Well, the voices were apparently the voices of the nicest people alive. He opened the door, and a tiny birdlike elderly Hispanic woman sat behind the desk of the front office. (I’d been picturing a greasy macho muscle-fest, to go with the outside appearances.) The parking-lot man told her my trouble, in Spanish, and she called to someone inside the garage. This man, also very nice, came out and heard my problem, then called to a second man inside the garage. Man #2, though skeptical at first when I told him my car was down the street, went back to the garage, procured a sledge hammer, and joked “This is how I fix everything.”
He took the sledge hammer and followed me to the car, about three blocks away. We popped the hood and I turned the key. The thing started up just like normal, not a hitch. My internal monologue was reduced to: “Wha…?” Luckily Sledge Hammer man was gracious and good-natured about the trek, and told me to come back if it happened again, because it might be the starter or the ignition. Great, I thought. I’ll just wait for it to happen again. On the South Side. Hopefully it won’t. But anyway. It made me think of this story by Anne Lamott.

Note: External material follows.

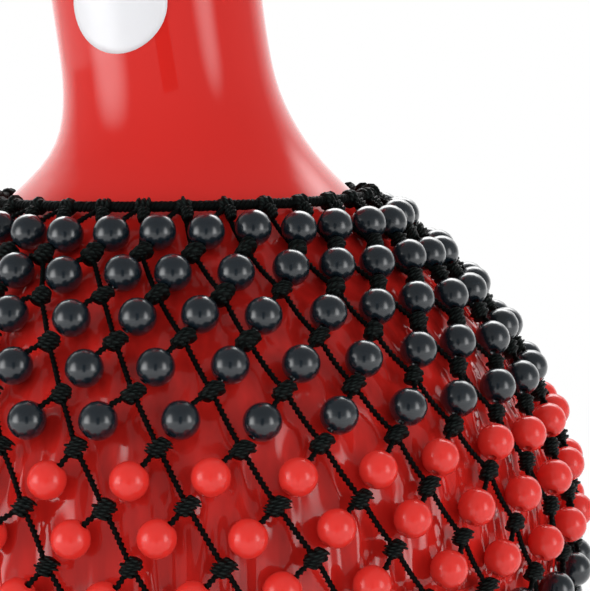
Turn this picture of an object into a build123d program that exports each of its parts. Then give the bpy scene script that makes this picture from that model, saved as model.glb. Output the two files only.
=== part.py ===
from build123d import *
import math
import os

os.makedirs("parts", exist_ok=True)

# All sizes are in millimetres. The origin is the middle of the flat foot.

# Shell
shell_wall = 3.0
foot_radius = 30.0
foot_rise_angle = 24.0
belly_radius = 117.5
belly_height = 98.0
collar_radius = 52.4
collar_height = 205.5
neck_radius = 32.8
neck_lean = 9.0
mouth_radius = 42.0
mouth_height = 308.0
rim_radius = 2.6

# Outline of the bowl, as shares of the way from foot to belly in radius and height
bowl_shares = ((0.411, 0.199), (0.777, 0.4745))

# Outline of the shoulder, as shares of the way from belly to collar
shoulder_shares = ((0.038, 0.199), (0.198, 0.4465), (0.461, 0.684), (0.802, 0.8865))

# Flare above the collar and bell of the mouth, as shares of the way from collar to mouth
flare_height_share = 84 / 205
bell_height_share = 76 / 205

# Slope of the shell at the collar, in shares of the flare's mean slope
collar_slope_share = 159 / 70

# Flare above the collar: share of its height, share of its spread, share of the lean
flare_shares = ((0.12, 0.735, -0.04), (0.33, 0.345, -0.04), (0.55, 0.142, 0.12), (0.78, 0.028, 0.31))

# Bell of the mouth: share of its height, share of its spread, share of the lean
bell_shares = ((0.0, 0.0, 0.74), (0.4, 0.13, 0.86), (0.75, 0.5, 0.95))

# Lean already reached at the narrowest place of the neck
waist_lean_share = 0.46

# Places along an outline where its inner wall is set out
inner_shares = (0.0, 0.2, 0.4, 0.6, 0.8, 1.0)

# Bonded lap inside the joint between the two halves of the shell
lap_width = 18.0
lap_thickness = 2.4
glue_gap = 0.3

# Blank round badge on the neck
badge_radius = 15.0
badge_thickness = 0.7
badge_glue = 0.1
badge_angle = -22.0
badge_height_share = 571 / 1025
badge_lean_share = 0.68

# Net
net_columns = 32
black_upper_rows = 5
red_rows = 3
black_lower_rows = 7
first_row_pitch = 11.6
row_pitch = 15.5
collar_seat_back = 6.7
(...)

Suicidal suckiness, amused detachment and relief that Christmas break is a mere NINE instructional days away. That’s right, people. I just might make it to Christmas. Thank God Christ was born, thus giving us some days off of school.
Talked to Kristina last week, was much inspired by her tales of sticking it out through the first rough year, and my friend Kate of a JUF-land long past, gave me a good de-stressing conversation on Friday eve.
Also had a fine time at the TFA Christmas party, which included dancing outside on the sidewalk when the inside seemed just a tad too warm. Somehow this seemed totally normal at the time.
Something new in the megaphone…
Funny thing: Apparently my punches haven’t been going through on the time clock at work, so….. even though I eventually got a position number, I still wasn’t being paid properly. It literally looks as though I haven’t logged any time. What.